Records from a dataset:
------------------------
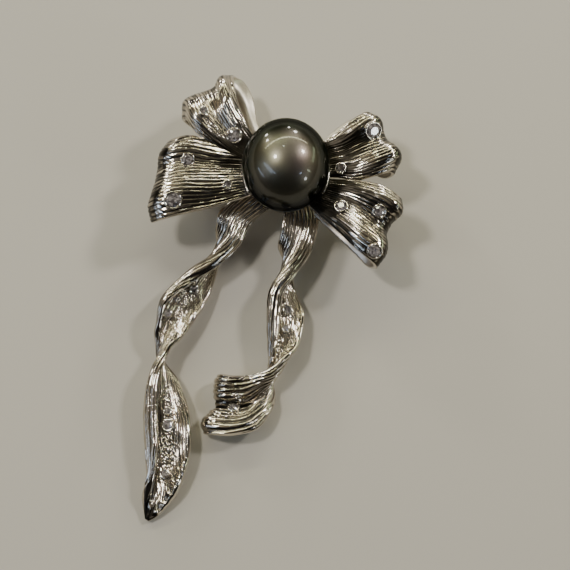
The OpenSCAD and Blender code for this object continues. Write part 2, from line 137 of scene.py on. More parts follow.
def drift(seed, x, y):
    """Smooth random value, -1 to 1, at (x, y): random numbers on a unit grid, blended between the four
    round each point by a curve that is level at each of them. The grid repeats beyond its own size, and
    a number that is added to x or y only picks another part of it."""
    grid = np.random.default_rng(seed).uniform(-1, 1, (DRIFT_GRID, DRIFT_GRID))
    i, j = np.floor(x).astype(int), np.floor(y).astype(int)
    f, g = x - i, y - j
    f, g = f * f * (3 - 2 * f), g * g * (3 - 2 * g)
    i, j, next_i, next_j = (k % DRIFT_GRID for k in (i, j, i + 1, j + 1))
    low = grid[i, j] * (1 - f) + grid[next_i, j] * f
    high = grid[i, next_j] * (1 - f) + grid[next_i, next_j] * f
    return low * (1 - g) + high * g


# How far the ribs wander (share of a rib) and over what length; the mean of their height, how much it
# varies, over what length, and the step in the drift from rib to rib; a tool's marks, their length and
# how many there are to a rib
RIB_WANDERS, WANDER_MM = 0.6, 6
RIB_MEAN, RIB_VARIES, VARY_MM, RIB_APART = 0.68, 0.32, 2.2, 1.7
MARK_MM, MARKS_TO_RIB = 0.9, 3.1


def ribs(seed, u, s, count, power, torn, split=0):
    """Height, 0 to about 1, of hand-cut ribs at u across and s millimetres along. A rib is 1 less a
    power of the share of the way from its middle to its edge: 2 makes it round, and 3 a wide land
    between two narrow grooves. Split, 0 to 1, cuts one more such groove down its middle. The ribs
    wander, and each one's height comes and goes along it. Torn is the height of the tool's marks."""
    w = (u + 1) / 2 * count + RIB_WANDERS * drift(seed, s / WANDER_MM + 40, u * 2 + 40)
    k = np.floor(w)
    ridge = 1 - np.abs(2 * (w - k) - 1) ** power
    ridge = ridge * (1 - split * np.abs(2 * (2 * w - np.floor(2 * w)) - 1) ** power)
    strength = RIB_MEAN + RIB_VARIES * drift(seed + 1, k * RIB_APART, s / VARY_MM)
    return ridge * strength + torn * drift(seed + 2, w * MARKS_TO_RIB, s / MARK_MM)


# Radius of a sheet's edges and ends, the greatest share of a half width that an edge takes, and the
# points round an edge and round an end
EDGE_R, EDGE_MOST, EDGE_POINTS, END_POINTS = 0.3, 0.45, 7, 6


def across_grid(half, n):
    """Places across each section, -1 to 1: even in the middle, and closer at both edges, where they
    follow the cosine of the angle round the edge. Also the sheet's thickness there, as a share: the
    sine of that angle at the edges and 1 between them."""
    e = np.minimum(EDGE_R / half, EDGE_MOST)[:, None]
    angle = np.linspace(0, math.pi / 2, EDGE_POINTS)[None, :]
    left = -1 + e * (1 - np.cos(angle))
    middle = np.linspace(-1, 1, n)[None, 1:-1] * (1 - e)
    u = np.concatenate([left, middle, -left[:, ::-1]], 1)
    thick = np.concatenate([np.sin(angle), np.ones((1, n - 2)), np.sin(angle[:, ::-1])], 1)
    return u, np.repeat(thick, len(half), 0)


def put_in_scene(name, data):
    """A new object in the scene, with its origin at the frame's."""
    made = bpy.data.objects.new(name, data)
    bpy.context.scene.collection.objects.link(made)
    return made


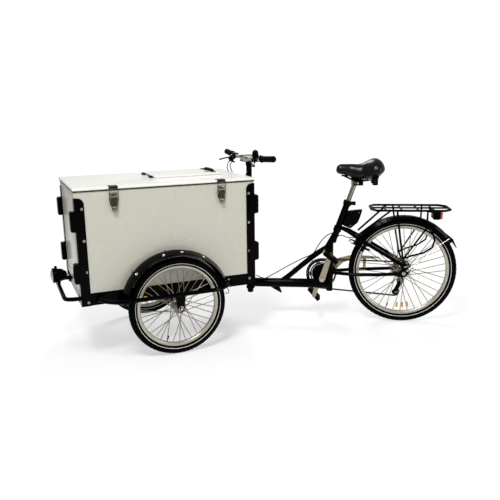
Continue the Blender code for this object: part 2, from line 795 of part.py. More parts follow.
def bar_point(y):
    """Centre of the straight outer part of the bar at a distance y from the middle."""
    end = Vector(BAR_ROUTE[0])
    start = Vector(BAR_ROUTE[1])
    return start + (end - start) * ((y - start.y) / (end.y - start.y))


def make_handlebar():
    left = [(x, -y, z) for x, y, z in BAR_ROUTE]
    body = tube(BAR_ROUTE + left[::-1], BAR_R, 2)
    top = COLUMN_TOP + SEAT
    pieces = [block((-0.046, 0.017), (-0.021, 0.021), (top, COLUMN_TOP + 0.040), 0.006)]
    for side in (-1, 1):
        x, y, z = LEVER_PIVOT
        ys = sorted((side * 0.137, side * 0.163))
        pieces.append(block((-0.037, -0.004), ys, (COLUMN_TOP + 0.011, COLUMN_TOP + 0.039), 0.003))
        pieces.append(
            block(
                (x + 0.0078, -0.030), sorted((side * (y - 0.007), side * (y + 0.007))),
                (z - 0.0075, z + 0.0075)
            )
        )
        for low in (-0.0085, 0.0050):
            pieces.append(
                block(
                    (x - 0.0050, x + 0.0120), sorted((side * (y - 0.006), side * (y + 0.006))),
                    (z + low, z + low + 0.0035)
                )
            )
    knob = (-0.026, -0.150, COLUMN_TOP + 0.034)
    pieces.append(rod(knob, (knob[0], knob[1], COLUMN_TOP + 0.070), 0.016, 10, 0.011))
    shifter = (-0.020, 0.186, COLUMN_TOP + 0.018)
    pieces.append(rod(shifter, (-0.040, 0.190, COLUMN_TOP - 0.006), 0.017, 10, 0.014))
    body = fuse(body, *pieces)
    x, y, z = LEVER_PIVOT
    bores = [rod((x, side * y, z - 0.02), (x, side * y, z + 0.02), 0.0024, 8) for side in (-1, 1)]
    node("handlebar", cut(body, *bores), ALLOY, FRONT)
    for name, side in (("grip_left", -1), ("grip_right", 1)):
        inner = bar_point(BAR_HALF + 0.0035 - GRIP_LENGTH)
        outer = bar_point(BAR_HALF + 0.0035)
        along = (outer - inner).normalized()
        grip = rod(inner, outer, GRIP_R, 12)
        ribs = [rod(inner + along * s, inner + along * (s + 0.004), GRIP_R + 0.0012, 12) for s in (0.0,)]
        grip = fuse(grip, *ribs)
        grip = cut(
            grip,
            rod(inner - along * 0.01, bar_point(BAR_HALF) + along * 0.0003, BAR_R + 0.0006, 10)
        )
        node(name, mirrored(grip) if side < 0 else grip, RUBBER, FRONT)
    for name, side in (("brake_lever_left", -1), ("brake_lever_right", 1)):
        route = [
            (x, y, z), (x - 0.014, y + 0.022, z - 0.004), (x - 0.029, y + 0.060, z - 0.012),
            (x - 0.033, y + 0.102, z - 0.020)
        ]
        blade = tube(rounded(route, 0.03, 2), 0.0044, 1)
        hub = rod((x, y, z - 0.0045), (x, y, z + 0.0045), 0.0070, 8)
        pin = rod((x, y, z - 0.0090), (x, y, z + 0.0090), 0.0019, 6)
        lever = fuse(
            hub, blade, pin,
            block((x - 0.0375, x - 0.0285), (y + 0.098, y + 0.106), (z - 0.0245, z - 0.0155))
        )
        lever = mirrored(lever) if side < 0 else lever
        node(name, lever, BLACK_SATIN, FRONT, (x, side * y, z))


def make_front_cables():
    routes = [
        [
            (-0.0300, -0.1500, 0.9362), (-0.0300, -0.1500, 0.9290), (-0.066, -0.140, 0.900),
            (-0.062, -0.080, 0.850), (-0.046, -0.020, 0.700), (-0.042, -0.016, 0.430),
            (-0.032, -0.014, 0.362)
        ],
        [
            (-0.0300, 0.1500, 0.9362), (-0.0300, 0.1500, 0.9290), (-0.067, 0.145, 0.900),
            (-0.060, 0.095, 0.862), (-0.047, 0.024, 0.700), (-0.042, 0.014, 0.430),
            (-0.032, 0.012, 0.362)
        ],
        [
            (-0.0402, 0.1900, 0.9197), (-0.0527, 0.1925, 0.9048), (-0.064, 0.180, 0.870),
            (-0.056, 0.080, 0.830), (-0.050, 0.006, 0.690), (-0.047, 0.000, 0.430),
            (-0.034, -0.001, 0.362)
        ],
    ]
    cables = [tube(rounded(route, 0.07, 2), 0.0025, 0) for route in routes]
    ties = [block((-0.052, -0.0386), (-0.020, 0.020), (z, z + 0.008)) for z in (0.430, 0.600)]
    node("control_cables_front", fuse(cables[0], *cables[1:], *ties), RUBBER, FRONT)


# Wheels


def spokes(count, flange_r, flanges, rim_r):
    """Crossed spokes from two hub flanges to the rim, standing on the Y axis."""
    bars = []
    per_side = count // 2
    step = 2 * math.pi / per_side
    for side, flange in enumerate(flanges):
        for k in range(per_side):
            rim_angle = step * (k + side / 2)
            lead = math.radians(60.0) if k % 2 else -math.radians(60.0)
            hub_angle = rim_angle + lead
            weave = 0.0029 if k % 2 else -0.0029
            start = (flange_r * math.cos(hub_angle), flange + weave, flange_r * math.sin(hub_angle))
            end = (rim_r * math.cos(rim_angle), 0.003 * (1 - 2 * side), rim_r * math.sin(rim_angle))
            bars.append(rod(start, end, 0.0015, 3))
    return bars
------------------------
TASK TO COMPLETE: Each line from the one bearing "Continue the Blender" through the one bearing "return start +" is to be duplicated without change; all remaining lines are to be left out.

ANSWER TO THE PROBLEM:
Continue the Blender code for this object: part 2, from line 795 of part.py. More parts follow.
def bar_point(y):
    """Centre of the straight outer part of the bar at a distance y from the middle."""
    end = Vector(BAR_ROUTE[0])
    start = Vector(BAR_ROUTE[1])
    return start + (end - start) * ((y - start.y) / (end.y - start.y))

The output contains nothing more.